EL AÑO DE LAS LEONAS
Las gloriosas chicas mediáticas
Por Juan Sasturain
La hemos pasado tan bien mirando las escaladas vertiginosas de Aymar (Laque-juega-a-otra-cosa), la elegancia de la duquesa Rognoni en el fondo, las atajadas de la desparramada Antoniska, la combatividad de la machucada Oneto y la madurez repentina de las pendejísimas Soledad García y Burkart, que nos podemos permitir –previo repaso del labio inferior y el mentón torpemente humedecido– dar lugar y expresión a esa oscura y acaso necesaria reserva de escepticismo que nos permita neutralizar los efectos devastadores del exitismo argentino. Por eso, antes que nada, saquemos los paraguas negros y pongámonos los anteojos ídem para analizar el fenómeno de estas gloriosas chicas mediáticas.
Primero, seamos malos: la popularidad repentina del hockey femenino sobre césped fue un invento de la tele. Porque en realidad en origen es un deporte de colegios privados y en la cotidianidad de los torneos domésticos un pasatiempo bastante aburrido por la falta de variantes con más gente dentro de la cancha que alrededor, incluso en los mediáticos mundiales jugados en clubes de arrabal de ciudades de segunda. Sin embargo, entre los avisadores y los programadores nos pusieron los palos y los nombres de las chicas en pantalla y allá fuimos: algo de mística, buenos resultados, entrenador flaquito y Cachito campeón del fair play, bandera en tierras extrañas, más talento, más combatividad más triunfos amedallados. Y compramos. Pero en el principio estuvo la tele; y sin la tele no habría habido nada.
Segundo, seamos hombres: la popularidad repentina del hockey sobre césped femenino se debe a que las chicas son siempre chicas, incluso blindadas como Antoniska. Porque entre los avisadores y los programadores nos pusieron las piernas, las remeritas combadas y la pollerita cortona ante las narices y allá fuimos. Como perros perdigueros partimos tras el olor a hembra inclinada hacia adelante, sudor brillante, vinchitas y abrazos de festejo desatado. Porque no es lo mismo –no jodamos– ver a Lombi y otros meritorios criollos trasladarse en zapatillas con un palo y una pelotita. No parece serio. Las chicas –estas chicas– han conseguido que el hockey sea, primero, femenino. A los varones no les hubiéramos dado ni la mitad de pelota.

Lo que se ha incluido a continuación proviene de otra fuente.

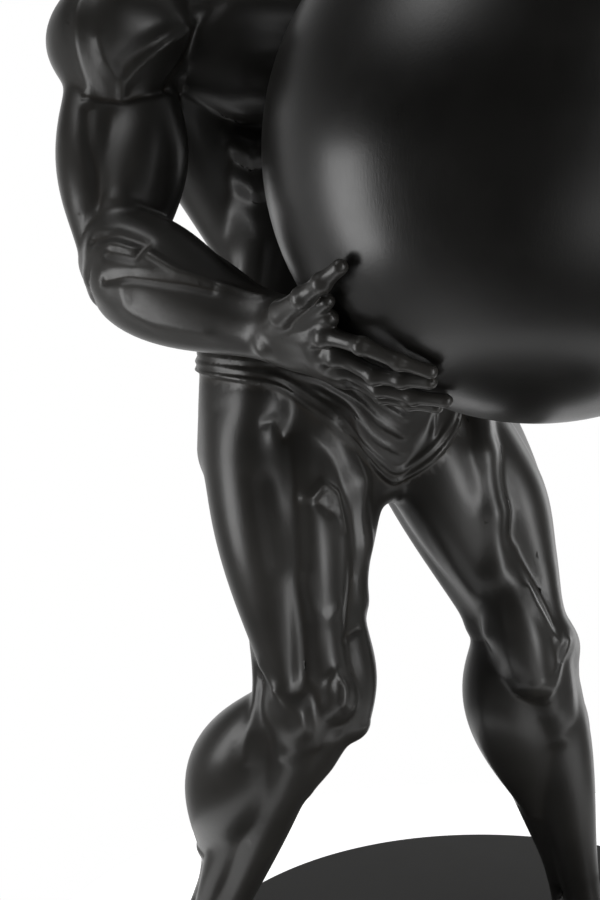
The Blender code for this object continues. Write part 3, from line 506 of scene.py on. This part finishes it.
def forearm_forms(forms, shoulder, elbow, wrist, side):
    bone = Frame(elbow, wrist, np.asarray(shoulder) - wrist, side)
    f = bone.at
    add, ball = forms.add, forms.ball
    add(f(0, 0, 0), f(0, 0, 1.04), 0.026, 0.017, soft=BROAD)
    add(f(0, 0.006, 0.70), f(0, 0.005, 1.10), 0.014, 0.014, soft=BROAD)
    add(f(0, -0.006, 0.70), f(0, -0.005, 1.10), 0.014, 0.014, soft=BROAD)
    # Ridge over the top, outer muscles, under side and inner mass
    add(f(0.010, 0.014, -0.16), f(0.008, 0.012, 0.72), 0.014, 0.007, 0.018, peak=0.40)
    add(f(0.022, 0.002, -0.04), f(0.012, 0.004, 0.84), 0.010, 0.006, 0.014, peak=0.40)
    add(f(0.018, -0.014, 0.00), f(0.010, -0.006, 0.94), 0.012, 0.006, 0.014, peak=0.36)
    add(f(0.004, -0.020, 0.00), f(0.002, -0.010, 0.98), 0.014, 0.008, 0.014, peak=0.36)
    add(f(-0.012, -0.014, 0.04), f(-0.006, -0.008, 0.98), 0.012, 0.008, 0.014, peak=0.36)
    add(f(-0.016, 0.004, 0.02), f(-0.008, 0.006, 0.90), 0.014, 0.009, 0.018, peak=0.36)
    ball(f(0.022, -0.006, 0.0), 0.010)
    ball(f(0.012, -0.014, 1.0), 0.0080, soft=SOFT)


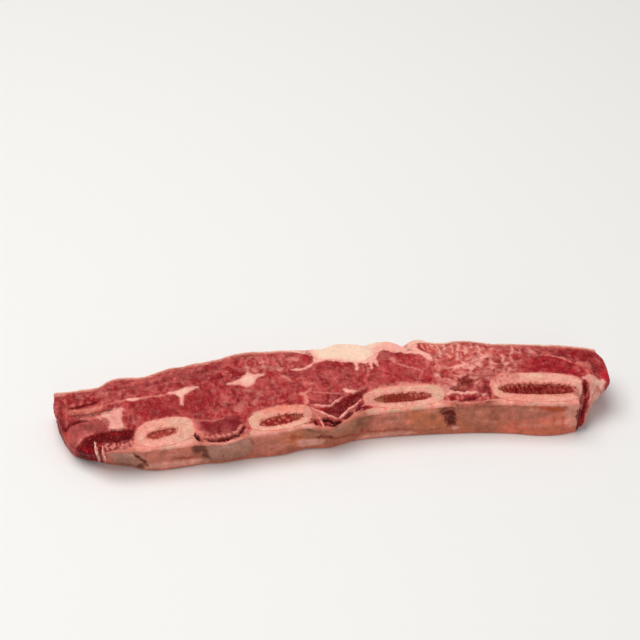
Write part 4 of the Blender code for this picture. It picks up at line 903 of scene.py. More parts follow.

Tercero, seamos clasistas: la popularidad repentina y el buen ver del hockey sobre césped femenino se debe a que estas minas de exportación combinan amateurismo y elegancia, cierto desapego finoli, como en el polo, en que se conserva cierto equívoco espíritu no “contaminado” por el profesionalismo. Tienen algo de deportivamente retro y espontáneo, no perturbado por otras necesidades. Pueden por eso funcionar e incluso proponerse sin pudor como modelos argentinos. Están ahí bien adelante porque no traen contraindicaciones, no son carne y fibra de potrero o villa marginal sino decantada cosecha de club, colegio cheto y pollerita escocesa. Ni la furibunda Tigresa Acuña ni las batalladoras pibas futboleras tienen el look adecuado para lucir esponsor de marca y vender pilchas o revistas. Estas fieras no cazan para comer, no juegan para vivir ni viven para jugar sino que son, apoyadas en el palo curvo, los restos de una manera anterior de vivir el deporte. En una época de mierda como la prolongada que padecemos, caen del Cielo, inmaculadas.
Finalmente, seamos justos: Las Leonas son una genuina maravilla. Todas las consideraciones de alevosa mala leche que anteceden son parte de la realidad pero no toda ella. Incluso no tienen que ver estrictamente con ellas sino con el contexto que las cría, las junta, las posibilita. La manipulación tiene piernas muy cortas y palos muy blandos: a la hora de jugar una final, los esponsors no atajan, la tele no gambetea, Las Leonas no son nada más que pibas –ocasionalmente argentinas– que quieren, pueden y saben ganar.